I guess staying home with him all this time, I have not realized a lot of this until this past week when I took him to church with me while I working in the childcare in the evening. WoW...he really opened my eyes. Out of 20+ kids, mine was the only one that would not listen to me, his own Mommy. He was also the only one that had a screaming fit and chose to sit out TWO different times. What an eye opener.
I am determined to tame this "monster" I have created. Please pray for us. I will keep you updated. And if you have any suggestions, PLEASE send them my way.
Doesn't he look SO innocent?
9 ?'s, comments or concerns:
Yep, sounds like our Stunt Man. Gotta love 3. He was having such a difficult time at school too...but the last month or so has been getting all good reports. I hear 4 is great compared to 3...I am hoping so. But, Stunt Man has 2 older siblings that get him all worked up...so that is a challange too. I will prya for you. I know exactly what you are going through. Stunt Man will be 4 in May. *sigh*
Don't you hate it when you have to be firm and strict? Oh, it hurts me to do that and to be that way, but sometimes it is the only thing that works. Hoping today and every day after that is a better day for both of you.
Hugs,
Lisa
OH MY STARS! He's just too cute to punish. I hope I"m not RAINING ON YOUR PARADE but one of ours just turned four. She's still kinda nutty...
This is funny because I feel the same way. No one prepared me for how hard the 3's would be. You only hear about the 2's. They are nothing by comparison. My son will be 4 next month and I wonder what 4 will be like...
A book that has helped us tremendously (sp?) is "Making Children Mind without Loosing Yours" by Kevin Leman. Actually he has a couple books on discipline and after reading TONS of books he is the best! The book is TOTALLY worth the investment in buying it.
Here's to fabulous 4's!!!
Girl, I will be praying for you!
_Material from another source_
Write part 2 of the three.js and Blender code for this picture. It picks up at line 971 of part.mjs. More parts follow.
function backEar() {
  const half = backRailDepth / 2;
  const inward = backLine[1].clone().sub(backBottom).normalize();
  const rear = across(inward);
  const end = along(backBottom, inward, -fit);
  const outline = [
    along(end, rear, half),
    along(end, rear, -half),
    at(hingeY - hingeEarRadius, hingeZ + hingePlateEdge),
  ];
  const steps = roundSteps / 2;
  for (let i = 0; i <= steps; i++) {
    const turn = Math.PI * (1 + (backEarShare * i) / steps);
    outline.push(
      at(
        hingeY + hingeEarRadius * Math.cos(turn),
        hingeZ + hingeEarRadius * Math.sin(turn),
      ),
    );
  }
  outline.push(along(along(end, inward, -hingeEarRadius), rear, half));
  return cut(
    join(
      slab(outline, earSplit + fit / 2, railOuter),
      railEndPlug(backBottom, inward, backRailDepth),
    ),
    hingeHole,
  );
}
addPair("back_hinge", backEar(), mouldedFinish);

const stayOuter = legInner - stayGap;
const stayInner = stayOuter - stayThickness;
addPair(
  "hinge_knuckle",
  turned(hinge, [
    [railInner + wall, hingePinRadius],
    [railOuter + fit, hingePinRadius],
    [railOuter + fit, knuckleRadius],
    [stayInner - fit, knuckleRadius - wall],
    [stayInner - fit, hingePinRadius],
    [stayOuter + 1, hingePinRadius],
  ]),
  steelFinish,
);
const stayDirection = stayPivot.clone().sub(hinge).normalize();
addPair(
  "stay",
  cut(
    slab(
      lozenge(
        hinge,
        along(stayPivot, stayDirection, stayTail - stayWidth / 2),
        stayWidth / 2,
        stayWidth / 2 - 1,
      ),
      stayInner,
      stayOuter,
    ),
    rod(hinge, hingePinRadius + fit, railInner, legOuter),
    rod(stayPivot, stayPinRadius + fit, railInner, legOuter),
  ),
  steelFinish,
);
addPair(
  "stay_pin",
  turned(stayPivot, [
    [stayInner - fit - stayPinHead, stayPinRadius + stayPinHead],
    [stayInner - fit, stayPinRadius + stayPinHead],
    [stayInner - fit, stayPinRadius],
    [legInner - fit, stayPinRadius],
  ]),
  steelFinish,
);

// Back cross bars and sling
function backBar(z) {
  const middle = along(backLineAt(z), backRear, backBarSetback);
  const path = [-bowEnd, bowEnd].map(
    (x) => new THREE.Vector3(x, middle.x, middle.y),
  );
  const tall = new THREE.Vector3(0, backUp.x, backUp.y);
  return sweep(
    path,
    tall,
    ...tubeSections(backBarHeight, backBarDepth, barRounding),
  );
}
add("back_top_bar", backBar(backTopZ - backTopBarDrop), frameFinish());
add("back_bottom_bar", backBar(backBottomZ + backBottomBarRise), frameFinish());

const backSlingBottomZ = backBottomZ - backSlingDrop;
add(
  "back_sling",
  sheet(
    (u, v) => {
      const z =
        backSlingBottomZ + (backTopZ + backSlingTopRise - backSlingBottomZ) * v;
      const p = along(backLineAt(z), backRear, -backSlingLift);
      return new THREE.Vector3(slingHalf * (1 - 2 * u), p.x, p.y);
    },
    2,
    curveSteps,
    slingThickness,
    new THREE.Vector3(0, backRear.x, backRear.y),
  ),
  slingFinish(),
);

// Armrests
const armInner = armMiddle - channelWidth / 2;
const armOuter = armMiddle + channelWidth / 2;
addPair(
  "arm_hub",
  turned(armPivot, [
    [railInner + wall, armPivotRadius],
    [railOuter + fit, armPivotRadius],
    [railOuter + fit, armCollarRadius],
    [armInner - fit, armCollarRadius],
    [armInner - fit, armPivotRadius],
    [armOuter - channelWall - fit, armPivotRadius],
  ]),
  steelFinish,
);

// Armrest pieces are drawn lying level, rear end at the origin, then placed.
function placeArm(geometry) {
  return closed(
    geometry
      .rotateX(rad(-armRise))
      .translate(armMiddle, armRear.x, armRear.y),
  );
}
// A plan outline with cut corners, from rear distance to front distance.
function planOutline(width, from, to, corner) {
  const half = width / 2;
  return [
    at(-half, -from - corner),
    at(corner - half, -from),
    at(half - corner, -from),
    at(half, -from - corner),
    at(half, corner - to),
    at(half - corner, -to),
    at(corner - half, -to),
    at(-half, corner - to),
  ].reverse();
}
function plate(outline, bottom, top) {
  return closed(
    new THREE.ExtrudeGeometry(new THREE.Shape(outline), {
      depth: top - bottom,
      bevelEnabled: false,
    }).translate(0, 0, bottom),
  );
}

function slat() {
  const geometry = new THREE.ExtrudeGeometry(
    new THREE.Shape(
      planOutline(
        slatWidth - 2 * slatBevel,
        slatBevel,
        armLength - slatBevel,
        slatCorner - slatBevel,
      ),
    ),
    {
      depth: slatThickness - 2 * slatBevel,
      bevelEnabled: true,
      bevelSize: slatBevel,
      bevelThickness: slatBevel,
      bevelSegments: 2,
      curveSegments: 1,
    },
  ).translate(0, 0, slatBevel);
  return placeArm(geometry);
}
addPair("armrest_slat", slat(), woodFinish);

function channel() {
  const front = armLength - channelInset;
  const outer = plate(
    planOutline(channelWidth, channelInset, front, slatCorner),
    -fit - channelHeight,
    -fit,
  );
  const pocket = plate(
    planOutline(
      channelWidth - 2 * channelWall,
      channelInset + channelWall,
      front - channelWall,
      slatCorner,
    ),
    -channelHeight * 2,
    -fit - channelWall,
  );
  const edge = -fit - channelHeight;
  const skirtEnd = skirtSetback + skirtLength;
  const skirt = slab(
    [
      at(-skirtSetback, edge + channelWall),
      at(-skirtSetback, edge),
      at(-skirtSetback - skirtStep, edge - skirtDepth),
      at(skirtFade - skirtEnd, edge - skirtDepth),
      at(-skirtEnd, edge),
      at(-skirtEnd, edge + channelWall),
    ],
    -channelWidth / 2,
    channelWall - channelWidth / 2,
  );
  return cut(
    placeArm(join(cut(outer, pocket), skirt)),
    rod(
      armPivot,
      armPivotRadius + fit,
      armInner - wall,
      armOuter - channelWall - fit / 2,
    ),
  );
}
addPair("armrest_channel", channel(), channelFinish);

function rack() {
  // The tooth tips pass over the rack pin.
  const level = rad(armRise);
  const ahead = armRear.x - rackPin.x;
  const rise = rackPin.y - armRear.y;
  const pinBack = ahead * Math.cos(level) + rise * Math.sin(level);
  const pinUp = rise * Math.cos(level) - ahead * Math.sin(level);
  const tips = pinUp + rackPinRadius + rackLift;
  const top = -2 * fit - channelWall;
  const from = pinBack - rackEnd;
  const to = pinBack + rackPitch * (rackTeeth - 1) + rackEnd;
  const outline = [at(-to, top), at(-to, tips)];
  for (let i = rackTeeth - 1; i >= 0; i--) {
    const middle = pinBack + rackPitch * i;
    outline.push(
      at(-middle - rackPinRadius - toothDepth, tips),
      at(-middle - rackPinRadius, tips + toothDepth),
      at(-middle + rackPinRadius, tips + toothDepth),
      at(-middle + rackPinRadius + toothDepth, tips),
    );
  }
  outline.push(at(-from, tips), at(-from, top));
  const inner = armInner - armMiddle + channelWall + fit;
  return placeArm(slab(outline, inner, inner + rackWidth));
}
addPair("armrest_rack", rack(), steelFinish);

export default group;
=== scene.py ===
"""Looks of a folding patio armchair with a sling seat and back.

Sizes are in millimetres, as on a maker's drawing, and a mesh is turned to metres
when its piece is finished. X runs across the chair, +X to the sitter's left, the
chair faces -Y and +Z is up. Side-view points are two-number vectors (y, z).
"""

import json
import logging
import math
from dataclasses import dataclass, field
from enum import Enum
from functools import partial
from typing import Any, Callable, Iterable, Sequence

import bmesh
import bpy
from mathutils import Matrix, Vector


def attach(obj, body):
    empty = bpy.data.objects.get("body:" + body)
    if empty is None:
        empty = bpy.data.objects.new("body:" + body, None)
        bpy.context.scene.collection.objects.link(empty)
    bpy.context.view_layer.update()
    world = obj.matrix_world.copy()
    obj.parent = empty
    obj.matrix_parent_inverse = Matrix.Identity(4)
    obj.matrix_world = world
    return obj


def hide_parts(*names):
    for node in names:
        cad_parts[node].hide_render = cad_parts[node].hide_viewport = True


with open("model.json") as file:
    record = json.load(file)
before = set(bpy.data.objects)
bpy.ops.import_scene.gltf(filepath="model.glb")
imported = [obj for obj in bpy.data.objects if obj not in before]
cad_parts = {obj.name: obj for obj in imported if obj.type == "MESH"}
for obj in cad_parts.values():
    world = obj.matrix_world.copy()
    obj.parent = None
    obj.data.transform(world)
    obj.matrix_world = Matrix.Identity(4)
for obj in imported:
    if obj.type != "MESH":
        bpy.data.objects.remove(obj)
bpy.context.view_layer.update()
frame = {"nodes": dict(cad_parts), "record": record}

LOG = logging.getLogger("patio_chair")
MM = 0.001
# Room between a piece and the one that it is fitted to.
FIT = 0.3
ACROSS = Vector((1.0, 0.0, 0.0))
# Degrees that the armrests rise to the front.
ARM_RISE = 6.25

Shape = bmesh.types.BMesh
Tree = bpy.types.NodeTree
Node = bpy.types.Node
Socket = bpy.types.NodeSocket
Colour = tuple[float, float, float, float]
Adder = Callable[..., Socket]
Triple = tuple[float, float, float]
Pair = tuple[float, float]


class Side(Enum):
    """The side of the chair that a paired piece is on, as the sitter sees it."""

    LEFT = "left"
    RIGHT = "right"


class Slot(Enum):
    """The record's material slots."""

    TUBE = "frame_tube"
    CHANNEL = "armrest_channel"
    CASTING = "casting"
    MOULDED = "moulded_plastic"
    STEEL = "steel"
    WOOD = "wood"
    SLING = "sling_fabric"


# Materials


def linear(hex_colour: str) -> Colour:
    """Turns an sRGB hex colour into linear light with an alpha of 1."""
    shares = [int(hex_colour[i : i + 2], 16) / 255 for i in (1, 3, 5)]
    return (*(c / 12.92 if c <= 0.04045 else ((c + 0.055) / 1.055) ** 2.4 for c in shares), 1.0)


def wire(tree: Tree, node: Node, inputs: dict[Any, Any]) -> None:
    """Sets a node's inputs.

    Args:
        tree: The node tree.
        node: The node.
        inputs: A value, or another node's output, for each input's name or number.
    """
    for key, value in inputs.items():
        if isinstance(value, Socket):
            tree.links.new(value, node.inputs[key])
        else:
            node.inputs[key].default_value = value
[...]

I know you're a good mama. ; )
Oh Kel...been there done that and I have 2 only 13 months apart! We went through it like, I don't know, FOREVER!! It gets better, but ya just gotta keep going! Time outs worked for us, same rules and now that they are older, they get things taken away like video games and TV! Thinking and praying for you friend! Take care!
Our boys are about the same age (Connor will be 4 in May) and I swear, I was more frustrated with him this morning than I ever have been in my whole life. (or his whole life! :)) These are tough times for correction and teaching..and when you stay home, it can seem overwhelming! I will pray for you guys as I pray and beg God to help us!~!!1
i say im not going to yell i will tell him once and then twice and then i say, if i say it again you will go to your room and sit on your bed then crying or not he stays there until i calm down ;) i do occasionally spank (collective gasp) but not often and usually when he has been brazenly rebellious.
i would like your method on how to wash a 3.5 yr olds hair without the neighbors thinking you must be drowning the poor kid, every bath its the same thing screaming crying flailing around and sputtering.
god grant you strength, and patience, its hard raising obedient boys.
OMGoodness, my heart is pounding for you right now!!!!!! Hang in there Mommy, you are doing a great job!
I have some smart love tricks if you are interested. It might be simple, or you may have already done them, just called them something else? Anyway, if you are interested, shoot me an email.
Don't worry Kelly--there are several times when I go to places and Sophie doesn't listen to me, but she always listens to someone else.
There is a philosophy that says that a kid only cries for mom because said kid is only emotionally stable enough to do that around mom.
Weird huh?
Anyway, I'm praying for you two--big hugs from me! Sorry I've been away so long.